U.S. DOE’s loan guarantee program has already had great success in providing financing for projects using innovative energy technology. One example is the partnership between Georgia Power Company , Oglethorpe Power Corporation, and the Municipal Electric Authority of Georgia. They are using an $8.33 billion loan to construct and operate two new nuclear reactors at a plant in Waynesboro, Georgia. The project will create just over 4,000 jobs, producing 18 million MWh a year and avoiding about 10 million tons of CO2.
Section 4002 would expand the eligible entities for DOE’s loan guarantee program to include states and “state energy financing institutions.” States and state financing institutions—which are state-level, quasi-independent entities sometimes referred to as “green banks,”—would act as new, localized resources to borrowers and investors. State-level entities are best suited to offer financing along with technical expertise and expanded networks of marketing partners, credit unions, and utilities who understand the tailored markets of their individual states.

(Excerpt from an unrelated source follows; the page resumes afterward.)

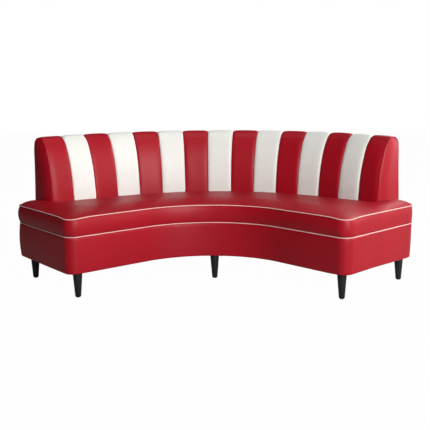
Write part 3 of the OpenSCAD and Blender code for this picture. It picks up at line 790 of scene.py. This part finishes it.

Addressing the Challenges of Energy Efficiency Financing
Some of the most problematic barriers to energy efficiency investment include small average investment size and high transaction costs. State energy financing institutions are well positioned to help overcome these barriers through warehousing, or grouping multiple projects together to qualify for a larger investment, and securitization, which transforms a loan from an illiquid asset into a security by selling the associated cash flows to third party investors. By enhancing borrower credit, establishing performance data (i.e. positive returns on the investment portfolio) for energy efficiency investments, and improving state-level financing flexibility, the loan program would expedite market transformation. In turn, that would promote greater private-sector engagement in energy efficiency investments, leading to more of the success stories that the program has already sponsored. These mechanisms work together with loan guarantees to make energy efficiency projects more attractive to private sector investors.
Since the program was established, financing at the state level has presented significant opportunities for high-impact investments in both innovative and commercialized technology. Section 4002 proposes to take advantage of those opportunities and provide improved support for energy efficiency technologies by redesigning the existing program.
So here’s the takeaway: If the reforms of the 4002 state loan eligibility provision are passed as part of the comprehensive energy legislation, the loan program will be able to use existing resources to address one more unmet market need and lead the way on clean energy market transformation. Section 4002 could be particularly instrumental in capitalizing projects for new green banks since successful institutions like the Connecticut Green Bank have garnered legislative support for establishing banks in other states. That’s good news for the American taxpayers who want to see their dollars stretched through programs that leverage public money to increase private sector investments in energy efficiency and clean energy technology.